Many personal characteristics have helped me cope with the many complicated and diverse situations that I have encountered in my life.
Early on in my childhood, it became clear that just because someone was (age wise) an adult, it did not mean that emotionally, mentally, spiritually, or psychologically they were mature at all.
In fact, over and over again, life situations showed me that most people (though they think they mean well) are not actually moving from an altruistic state.
I learned as a small child with a mother who constantly wrestled with depression, anxiety, and seemed incapable of coping with any types of change, that fear ruled her actions and expressions.
The Nuns in Parochial school made me realize that just because they had taken a vow towards a spiritual path, did not mean that they were spiritually connected.
By the age of six years old, it was clear to me that most adults were disconnected from many things that really mattered from the higher states of being.
That made me recognize the truth.
And that truth was that I was going to be on my own. I could not count on others to give me correct feedback, help, or the type of support that I really needed. I would have to learn to listen to the powerful voices inside my soul and my past life experiences, which held many untapped answers if I could just figure out how to ask the correct questions.

My childhood taught me to believe in myself regardless of what others said about me, projected onto me, or how their pictures of me were intended to make themselves look great and me … wrong.
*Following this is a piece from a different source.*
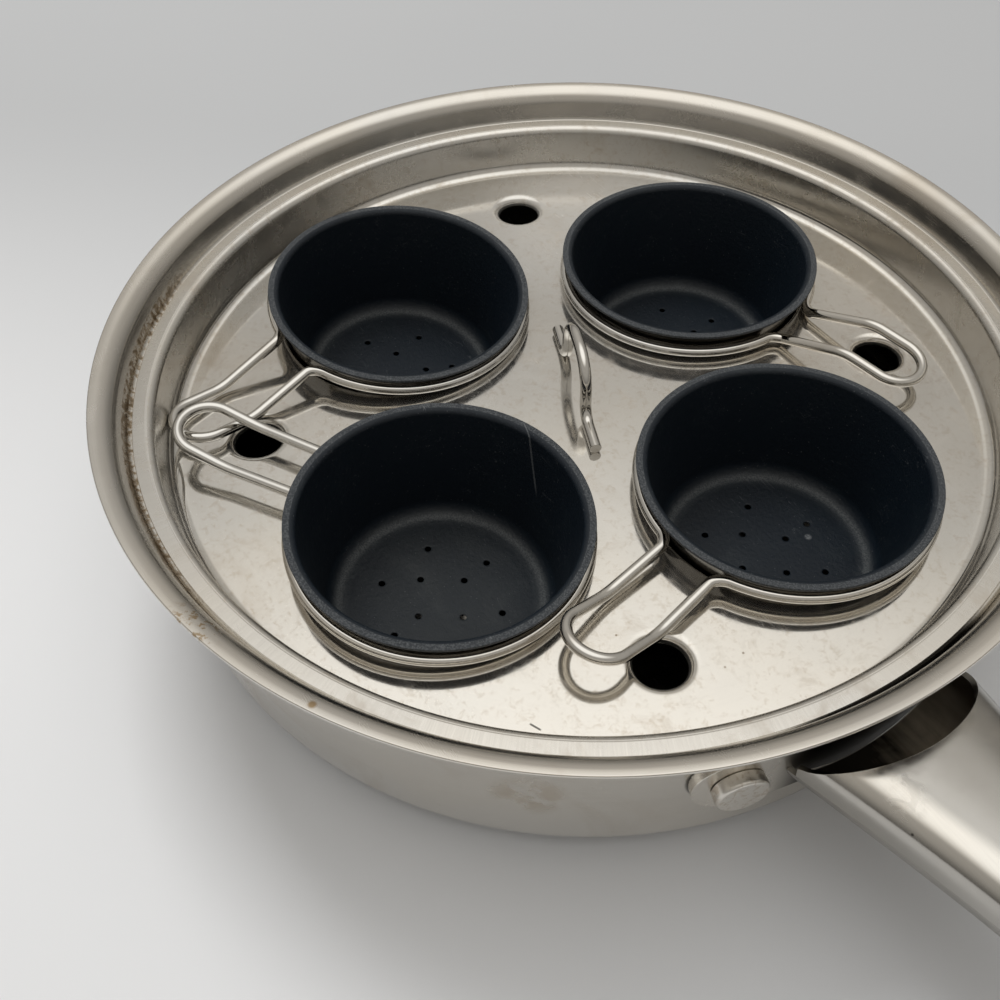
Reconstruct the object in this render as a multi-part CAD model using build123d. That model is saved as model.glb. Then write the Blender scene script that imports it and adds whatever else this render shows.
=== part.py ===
# Egg poacher pan: a lipped saucepan with a hollow handle, a drop-in tray and four poaching cups in wire holders.
# Millimetres. Z is up, the origin is the centre of the underside and the handle runs out along +X.

import os
from math import cos, radians, sin, sqrt

from build123d import *

# Shared sizes
lip_radius = 130.0             # the pan over its lip; pan, tray and cups follow from it
sheet = 1.0                    # wall of the pan
tray_sheet = 0.8               # wall of the tray
joint_gap = 0.05               # all round a rivet shank in its hole
tray_turn = 68.0               # turn of the tray against the handle, degrees
loose_gap = 0.3                # between a cup and the edge of its seat

# Pan body, radii to the outside of the sheet
lip_width = 7.6                # from the foot of the lip out to its edge
ledge_radius = lip_radius - lip_width
ledge_width = 4.0              # from the wall out to the foot of the lip
pan_radius = ledge_radius - ledge_width
pan_corner = 8.0
plate_top = 41.6               # top of the tray's plate above the floor
ledge_above_plate = 13.8       # top of the ledge that carries the tray
ledge_bend = 2.0
lip_foot_bend = 1.7
lip_above_plate = 23.8
lip_shoulder_share = 0.316     # corner of the lip before it is rounded, along its width
lip_shoulder_drop = 1.2
lip_bend_share = 1.026         # rounding of that corner against the lip's width

# Sandwich base
base_inset = 15.4              # from the pan's wall in to the base
base_radius = pan_radius - base_inset
base_height = 4.0
cap_sheet = 0.6
cap_edge = 1.6                 # rounding of the lower rim of the cap

# Tray
flange_gap = 1.05              # between the flange and the foot of the lip
flange_radius = ledge_radius - flange_gap
crest_inset = 2.9              # from the pan's wall in to the crest
tray_wall_head = pan_radius - crest_inset
tray_wall_slant = 1.5          # the recess narrows by this much down to the plate
tray_wall_foot = tray_wall_head - tray_wall_slant
tray_foot_bend = 3.6
tray_crest_bend = 2.0
seat_pitch_share = 0.5614      # of the recess at the plate: tray centre to cup centre
seat_pitch = seat_pitch_share * tray_wall_foot
seat_share = 0.314             # of the recess at the plate: cup hole
seat_radius = seat_share * tray_wall_foot
seat_lip = 2.4                 # edge turned down round a cup hole
seat_edge = 0.5
vent_pitch_share = 0.7947      # of the recess at the plate: tray centre to vent
vent_pitch = vent_pitch_share * tray_wall_foot
vent_radius = 6.6
vent_funnel = 2.4              # depth and spread of the funnel round a vent

# Lift loop on the tray
lift_wire = 3.3
lift_height = 18.4             # top of the wire's centre line above the plate
lift_half_span = 11.6
lift_foot_reach = 25.0
lift_foot_bend = 5.0
lift_crown = 9.4
lift_offset = 1.5              # along the tray's vent line

# Cups
cup_sheet = 0.8
cup_overhang = 3.6             # rim of the cup beyond its seat
cup_rim_radius = seat_radius + cup_overhang
cup_rim_height = 8.8           # top of the rim above the plate
cup_rim_bend = 1.2
cup_depth = 36.5
cup_taper = 4.2                # from the seat in to the foot
cup_foot_radius = seat_radius - cup_taper   # outside, before the corner is rounded
cup_foot_bend = 5.6
lean_raise = 0.22              # a leaning cup stands this much higher for each degree
lean_drift = 0.09              # and this much towards its high side
egg_hole = 1.0                 # radius of a drain hole
inner_holes = 4
inner_hole_share = 0.272        # of the foot's radius
outer_holes = 6
outer_hole_share = 0.547

# Wire holders of the cups
wire = 3.0
ring_outside = 2.4             # middle of the ring beyond the seat
ring_radius = seat_radius + ring_outside
loop_level = 6.2               # height over the plate at which the loops are laid out
leg_gap = 7.7                  # half the gap between the legs at the ring
leg_spread = 8.1               # half the width of the loop
leg_rise = 2.6                 # length of the bend from ring to leg
leg_start = ring_radius + leg_rise
ring_bend_angle = 5.5          # degrees of ring given up to that bend
kink_share = 0.5263            # of the recess at the plate: cup centre to kink
kink_reach = kink_share * tray_wall_foot
kink_bend = 3.0                # length of leg bent on each side of the kink
loop_share = 0.6228            # of the recess at the plate: cup centre to the end of the loop
loop_centre = loop_share * tray_wall_foot

# Strap and rivets
strap_sheet = 2.6
strap_end_radius = 10.2
strap_edge = 0.6
rivet_beside = 11.2            # from the side of the handle to a rivet
rivet_below_plate = 6.0
rivet_head_radius = 6.4
rivet_head_height = 3.4
rivet_head_edge = 0.5
rivet_shank = 3.0
rivet_foot_radius = 5.0
rivet_foot_height = 1.4
rivet_foot_edge = 0.6

# Handle, in a frame that rises along the handle from the pan
handle_root = pan_radius + strap_sheet
handle_root_drop = 5.4         # seam below the plate's top at the root
handle_rise = 7.0              # degrees
handle_length = 190.0
handle_sheet = 1.4
handle_nose = 11.0
handle_buried = 6.0            # extra length trimmed off against the strap
handle_half_width = 24.6       # at the root
handle_crown = 11.7            # above the seam at the root
handle_keel = 8.3              # below the seam at the root
shoulder_share = 0.80          # squareness of the upper shell
keel_share = 0.62              # squareness of the lower shell
scoop_length = 15.2
scoop_side = 0.2               # width of shell left beside the scoop
eye_from_end = 21.0
eye_length = 14.0
eye_width = 7.0
eye_wall_share = 0.75           # of the sheet left above the wall round the eye

# Stations of the handle, as shares of its length and of its half width, crown and keel at the root
station_shares = [
    (0.0, 1.0, 1.0, 1.0),
    (0.0842, 0.870, 0.974, 1.084),
    (0.1789, 0.732, 0.923, 1.133),
    (0.2632, 0.634, 0.863, 1.133),
    (0.4474, 0.512, 0.752, 1.012),
    (0.6579, 0.455, 0.650, 0.867),
    (0.8421, 0.480, 0.581, 0.771),
]
buried_shares = (1.037, 1.009, 0.976)
nose_shares = (0.484, 0.547, 0.723)
nose_angles = [0.0, 30.0, 55.0, 72.0, 84.0]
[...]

Many psychologists (clients, friends, gurus, and helpers) all told me that this choice, so early on in my life, probably saved me endless hours of suffering.
And I believe them.

Ballet is a bootcamp of pleasure and pain. It is so difficult that it filters out any who have a weak psychological center. Ballet is always reflecting back to us our faults and where we do not make the grade.
But fortunately, I had learned to not give everyone’s opinion any credence. I learned to notice those that really had my best interest at heart and to ignore those who fed off of the insecurity of others … to make themselves feel good.
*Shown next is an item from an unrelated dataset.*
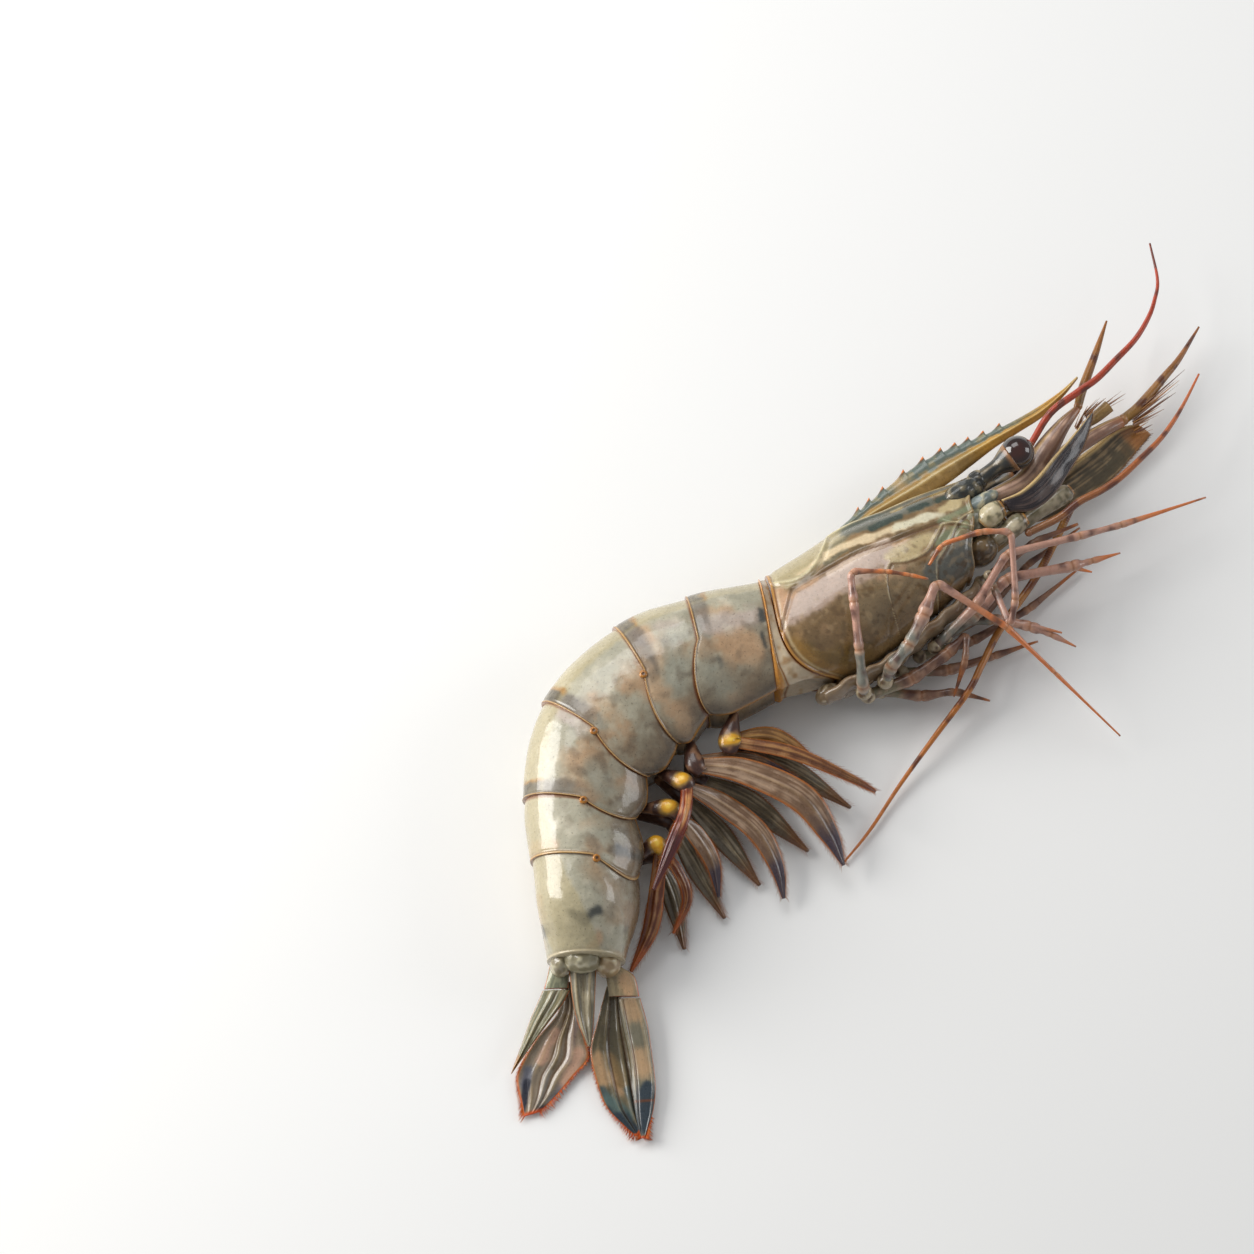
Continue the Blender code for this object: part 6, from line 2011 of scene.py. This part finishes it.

I learned that most ballet critics were dancers who never made it in the first place, so why would their opinion matter as to how well I did in a performance or not.
I learned to keep my own counsel and listen to my guides and angels first and foremost. I learned that I can and will … always do my best.
While some days, my best was not up to my own expectations, then it was my fault alone and I could not blame anyone else.
I watched dancers blame others and how that hatred would fester and feed off of deep, unresolved insecurities.
I learned that I needed to be brutally honest with myself and my own abilities. I never pretended that I was better than I was.
I knew there were many more dancers that had greater talent than myself in pretty much all areas. Knowing that about myself and knowing and acknowledging that about others, allowed me to gain control over the big monster of jealousy early on.
I recognized that one can never really compare one person’s talent to another. Because everyone has an ability to captivate and shine that beautiful light that is inside of them out into the world.
And all of those dancers will shine that light … very differently. It is those differences that make them special and unique. It is those differences that generate that special shine.
I learned from my childhood that wasting energy and time with games of the mind that always end in me being not good enough will never give me the confidence to take risks and to try.
To me, fear was always the greatest enemy. I am grateful to my mother for that harsh lesson.
In ballet, one learns that there will be constant fears surfacing. I learned to not give them much concern or energy but to just keep trying.
Fear will eat you alive if you let it. There is fear of failure, fear of falling, fear of getting injured, fear of not performing well enough on stage, fear of being insignificant, fear of not getting a chance or a role, fear of pissing off a teacher, fear of not being able to do what a choreographer wants in a moment, fear of being too fat, fear of being too tall, fear of not being pretty enough, fear of missing an entrance, fear of slipping and falling in a performance, fear of letting those down that are giving you a chance, etc.
As you can see fear is an endless game that the ego plays with the mind and if one becomes trapped in the games of fear, then the success one seeks is bound to fail.
I learned that we only shine bright when we are being our best and most authentic self. Only when we come from that place can we stand from a space of clarity, center, and acceptance do we have a chance to feel past the self and instead into the magic of a moment.
Only when we come from that place can we let go of needing to fit into someone else’s boxes and instead of being a ballet dancer caught in a music box, we become beautiful, and special just by being all that we can be in the moment.
As a dancer I lived for those moments when I managed to allow something powerful to enter in through my body and take over the dance.
In those moments, everything became effortless, the flow controlled the expressions of the muscles and the connections of the nerves to the body were in such symmetry that the soul floated along the winds that the music generated and that the body was able to capture.
Every dancer lives for such moments. In those moments, I felt like I was home. They always felt peaceful, tranquil, and at one with a much larger force of life itself.
In those moments I knew that I belonged, I was loved by a force so much greater than the human mind could comprehend in an earthly sense.
I knew I was enough. I knew that I had given a great gift that helped to bring more love and light into this density, and I knew that the toil and effort required to get to that point also helped to extract some of the pain and suffering that was so tightly held in this world and help that energy transcend into something much more positive.
I often felt that this was probably what would be required for me to die in this life. That a life filled with much effort and challenge would need to be surrendered up to that higher force as an offering and request so that I could evolve to that next level. And that if I learned to do that with grace and willingness, it would feel like those special moments of dancing.
I want my life to go out in a blaze of music and artistic expansion as I express the last air from this life and exhale the rapture and bliss of this body’s experiences out into this world that needs so much help to remember how beautiful each person is.
May the dance of air through your life keep you breathing and seeking all the beauty you carry inside.
May the dance of energy in your life inspire you to risk, leap, and bring those to you who can truly see and appreciate who you are.
May the music that surrounds you be the guide towards greater joys and passionate expressions of what keeps trying to get be seen and felt.
May we all meet on the other side of this illusion and may we all dance in the lights and shadows of each other’s fullness.